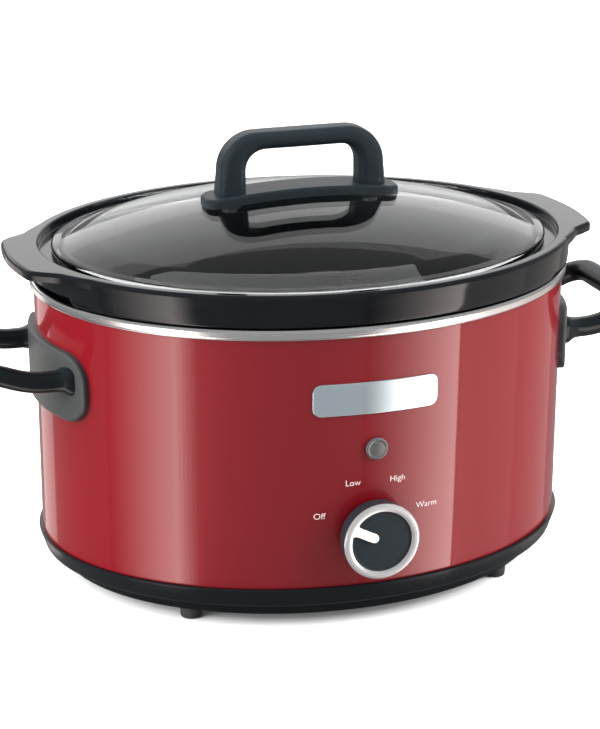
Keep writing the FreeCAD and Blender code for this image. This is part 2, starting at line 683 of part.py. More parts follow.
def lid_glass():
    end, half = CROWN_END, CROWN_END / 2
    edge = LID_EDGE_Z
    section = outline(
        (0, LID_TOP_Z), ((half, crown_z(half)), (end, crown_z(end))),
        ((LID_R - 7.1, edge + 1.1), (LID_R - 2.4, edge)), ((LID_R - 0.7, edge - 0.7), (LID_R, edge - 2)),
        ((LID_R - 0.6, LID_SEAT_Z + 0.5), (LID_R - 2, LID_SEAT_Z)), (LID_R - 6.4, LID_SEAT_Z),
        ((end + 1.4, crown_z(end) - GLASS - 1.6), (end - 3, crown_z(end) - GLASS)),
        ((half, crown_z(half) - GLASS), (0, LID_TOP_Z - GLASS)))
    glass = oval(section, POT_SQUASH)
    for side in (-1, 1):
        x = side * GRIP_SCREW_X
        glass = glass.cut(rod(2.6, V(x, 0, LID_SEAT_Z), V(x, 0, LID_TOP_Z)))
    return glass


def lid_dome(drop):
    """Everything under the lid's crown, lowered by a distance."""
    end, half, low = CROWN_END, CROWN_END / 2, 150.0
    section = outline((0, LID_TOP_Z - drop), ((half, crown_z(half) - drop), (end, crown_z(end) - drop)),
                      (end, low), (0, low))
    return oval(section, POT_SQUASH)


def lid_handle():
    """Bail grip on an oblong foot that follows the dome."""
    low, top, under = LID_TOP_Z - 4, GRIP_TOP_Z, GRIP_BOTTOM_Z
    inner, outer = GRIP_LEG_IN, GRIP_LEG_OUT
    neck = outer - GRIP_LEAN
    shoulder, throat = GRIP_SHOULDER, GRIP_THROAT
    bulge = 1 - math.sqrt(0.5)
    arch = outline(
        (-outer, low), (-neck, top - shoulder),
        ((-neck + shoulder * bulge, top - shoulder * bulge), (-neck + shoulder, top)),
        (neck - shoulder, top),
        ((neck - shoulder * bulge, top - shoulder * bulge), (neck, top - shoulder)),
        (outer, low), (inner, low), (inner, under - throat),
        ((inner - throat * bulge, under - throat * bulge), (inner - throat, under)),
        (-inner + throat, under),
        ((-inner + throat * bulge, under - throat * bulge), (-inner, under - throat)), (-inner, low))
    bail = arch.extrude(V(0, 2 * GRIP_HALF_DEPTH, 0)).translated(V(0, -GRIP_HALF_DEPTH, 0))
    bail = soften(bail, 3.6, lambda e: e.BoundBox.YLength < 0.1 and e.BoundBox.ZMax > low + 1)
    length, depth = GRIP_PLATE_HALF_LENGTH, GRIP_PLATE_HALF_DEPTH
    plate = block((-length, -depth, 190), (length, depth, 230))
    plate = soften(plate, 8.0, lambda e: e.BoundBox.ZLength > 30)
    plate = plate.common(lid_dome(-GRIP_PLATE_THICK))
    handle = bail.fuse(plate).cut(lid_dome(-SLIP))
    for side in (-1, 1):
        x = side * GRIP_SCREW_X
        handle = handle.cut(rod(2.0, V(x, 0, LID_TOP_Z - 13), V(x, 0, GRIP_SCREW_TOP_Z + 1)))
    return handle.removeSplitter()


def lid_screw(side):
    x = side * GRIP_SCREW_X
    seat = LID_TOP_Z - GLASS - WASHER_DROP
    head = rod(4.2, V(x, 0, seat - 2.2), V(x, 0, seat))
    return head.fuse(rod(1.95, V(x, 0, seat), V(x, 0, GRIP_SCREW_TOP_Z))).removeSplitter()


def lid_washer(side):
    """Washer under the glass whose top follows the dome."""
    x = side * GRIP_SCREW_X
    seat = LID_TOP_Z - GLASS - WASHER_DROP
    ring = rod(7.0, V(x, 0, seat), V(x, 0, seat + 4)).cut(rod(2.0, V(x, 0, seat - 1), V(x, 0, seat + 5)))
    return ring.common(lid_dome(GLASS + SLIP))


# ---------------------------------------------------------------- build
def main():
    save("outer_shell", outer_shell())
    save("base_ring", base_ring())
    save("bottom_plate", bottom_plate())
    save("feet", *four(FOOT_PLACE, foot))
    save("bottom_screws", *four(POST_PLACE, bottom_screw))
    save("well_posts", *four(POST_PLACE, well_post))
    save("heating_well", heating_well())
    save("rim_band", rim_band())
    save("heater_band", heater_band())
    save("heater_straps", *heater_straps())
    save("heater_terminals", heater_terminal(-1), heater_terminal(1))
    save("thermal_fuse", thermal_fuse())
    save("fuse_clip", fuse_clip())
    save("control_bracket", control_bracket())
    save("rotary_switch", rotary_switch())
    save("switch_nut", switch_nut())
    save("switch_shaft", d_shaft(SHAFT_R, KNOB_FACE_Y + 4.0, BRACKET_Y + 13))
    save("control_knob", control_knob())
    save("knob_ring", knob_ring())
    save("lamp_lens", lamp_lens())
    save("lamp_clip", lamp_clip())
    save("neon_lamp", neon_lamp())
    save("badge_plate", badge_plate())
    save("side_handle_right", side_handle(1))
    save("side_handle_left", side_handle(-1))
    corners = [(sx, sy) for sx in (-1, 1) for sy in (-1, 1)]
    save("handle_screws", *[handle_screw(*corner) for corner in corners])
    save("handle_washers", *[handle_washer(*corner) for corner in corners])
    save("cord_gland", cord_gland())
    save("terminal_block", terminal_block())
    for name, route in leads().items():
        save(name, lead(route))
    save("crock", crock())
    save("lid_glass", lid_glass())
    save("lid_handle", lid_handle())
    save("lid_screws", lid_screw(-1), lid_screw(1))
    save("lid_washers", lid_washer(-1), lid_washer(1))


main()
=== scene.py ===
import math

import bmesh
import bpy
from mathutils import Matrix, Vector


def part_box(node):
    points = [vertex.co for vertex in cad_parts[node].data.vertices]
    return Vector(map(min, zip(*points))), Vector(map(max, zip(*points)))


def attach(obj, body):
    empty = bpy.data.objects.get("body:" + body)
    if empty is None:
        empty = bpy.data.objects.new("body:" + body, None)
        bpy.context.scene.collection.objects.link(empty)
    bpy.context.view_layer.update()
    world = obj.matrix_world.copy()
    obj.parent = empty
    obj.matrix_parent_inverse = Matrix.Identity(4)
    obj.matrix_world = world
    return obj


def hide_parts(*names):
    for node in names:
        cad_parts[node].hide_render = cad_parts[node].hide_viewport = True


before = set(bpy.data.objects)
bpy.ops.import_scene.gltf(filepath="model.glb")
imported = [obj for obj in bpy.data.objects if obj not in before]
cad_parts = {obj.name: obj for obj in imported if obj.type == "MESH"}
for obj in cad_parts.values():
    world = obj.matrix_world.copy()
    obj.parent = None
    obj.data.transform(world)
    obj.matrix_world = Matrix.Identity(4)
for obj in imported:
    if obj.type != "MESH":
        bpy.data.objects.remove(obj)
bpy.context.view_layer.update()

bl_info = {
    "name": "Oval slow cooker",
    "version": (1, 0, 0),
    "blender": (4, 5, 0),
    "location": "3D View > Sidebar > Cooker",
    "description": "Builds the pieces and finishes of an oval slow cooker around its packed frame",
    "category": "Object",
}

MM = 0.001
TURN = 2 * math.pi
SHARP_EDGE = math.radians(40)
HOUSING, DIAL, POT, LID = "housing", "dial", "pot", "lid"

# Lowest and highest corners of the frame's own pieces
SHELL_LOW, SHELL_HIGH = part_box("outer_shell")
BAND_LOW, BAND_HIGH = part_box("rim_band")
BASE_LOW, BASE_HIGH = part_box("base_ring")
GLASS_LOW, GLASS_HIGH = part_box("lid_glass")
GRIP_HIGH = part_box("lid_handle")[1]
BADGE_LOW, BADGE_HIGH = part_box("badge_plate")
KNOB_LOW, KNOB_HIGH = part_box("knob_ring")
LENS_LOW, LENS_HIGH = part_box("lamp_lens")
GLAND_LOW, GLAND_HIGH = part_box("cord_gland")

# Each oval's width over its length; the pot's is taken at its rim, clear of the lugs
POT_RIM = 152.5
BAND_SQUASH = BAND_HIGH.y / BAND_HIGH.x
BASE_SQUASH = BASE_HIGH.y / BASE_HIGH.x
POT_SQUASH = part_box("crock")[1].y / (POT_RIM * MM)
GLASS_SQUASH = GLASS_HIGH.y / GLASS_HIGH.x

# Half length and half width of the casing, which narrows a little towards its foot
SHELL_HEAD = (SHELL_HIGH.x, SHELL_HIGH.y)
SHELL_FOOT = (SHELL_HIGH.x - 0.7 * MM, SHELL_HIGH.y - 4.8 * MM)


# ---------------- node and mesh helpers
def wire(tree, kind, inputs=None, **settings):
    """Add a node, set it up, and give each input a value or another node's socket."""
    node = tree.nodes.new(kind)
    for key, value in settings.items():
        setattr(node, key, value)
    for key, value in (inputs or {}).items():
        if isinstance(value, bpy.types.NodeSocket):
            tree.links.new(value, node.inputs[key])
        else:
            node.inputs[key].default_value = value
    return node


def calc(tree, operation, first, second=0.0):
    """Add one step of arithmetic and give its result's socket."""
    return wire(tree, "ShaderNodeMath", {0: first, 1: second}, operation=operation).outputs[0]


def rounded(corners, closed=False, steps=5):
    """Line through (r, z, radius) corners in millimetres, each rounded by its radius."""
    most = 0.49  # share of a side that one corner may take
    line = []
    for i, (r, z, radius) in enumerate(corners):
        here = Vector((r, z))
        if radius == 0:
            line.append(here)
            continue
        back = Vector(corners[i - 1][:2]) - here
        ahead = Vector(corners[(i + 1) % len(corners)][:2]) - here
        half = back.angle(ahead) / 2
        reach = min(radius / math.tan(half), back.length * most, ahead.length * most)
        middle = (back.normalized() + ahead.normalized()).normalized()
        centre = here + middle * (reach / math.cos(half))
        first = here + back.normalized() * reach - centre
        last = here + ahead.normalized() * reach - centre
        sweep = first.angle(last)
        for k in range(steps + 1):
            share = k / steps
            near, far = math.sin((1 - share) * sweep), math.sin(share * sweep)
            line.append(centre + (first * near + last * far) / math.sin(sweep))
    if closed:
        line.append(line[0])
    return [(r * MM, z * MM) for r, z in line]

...

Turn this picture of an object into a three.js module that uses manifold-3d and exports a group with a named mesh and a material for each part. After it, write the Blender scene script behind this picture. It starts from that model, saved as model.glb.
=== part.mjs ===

What the task requires — Of all the entries above, repeat only the lines from the line that has "for name, route" to the line that has "bpy.data.objects.remove(obj)", both lines included, exactly.

Answer for the task —
    for name, route in leads().items():
        save(name, lead(route))
    save("crock", crock())
    save("lid_glass", lid_glass())
    save("lid_handle", lid_handle())
    save("lid_screws", lid_screw(-1), lid_screw(1))
    save("lid_washers", lid_washer(-1), lid_washer(1))


main()
=== scene.py ===
import math

import bmesh
import bpy
from mathutils import Matrix, Vector


def part_box(node):
    points = [vertex.co for vertex in cad_parts[node].data.vertices]
    return Vector(map(min, zip(*points))), Vector(map(max, zip(*points)))


def attach(obj, body):
    empty = bpy.data.objects.get("body:" + body)
    if empty is None:
        empty = bpy.data.objects.new("body:" + body, None)
        bpy.context.scene.collection.objects.link(empty)
    bpy.context.view_layer.update()
    world = obj.matrix_world.copy()
    obj.parent = empty
    obj.matrix_parent_inverse = Matrix.Identity(4)
    obj.matrix_world = world
    return obj


def hide_parts(*names):
    for node in names:
        cad_parts[node].hide_render = cad_parts[node].hide_viewport = True


before = set(bpy.data.objects)
bpy.ops.import_scene.gltf(filepath="model.glb")
imported = [obj for obj in bpy.data.objects if obj not in before]
cad_parts = {obj.name: obj for obj in imported if obj.type == "MESH"}
for obj in cad_parts.values():
    world = obj.matrix_world.copy()
    obj.parent = None
    obj.data.transform(world)
    obj.matrix_world = Matrix.Identity(4)
for obj in imported:
    if obj.type != "MESH":
        bpy.data.objects.remove(obj)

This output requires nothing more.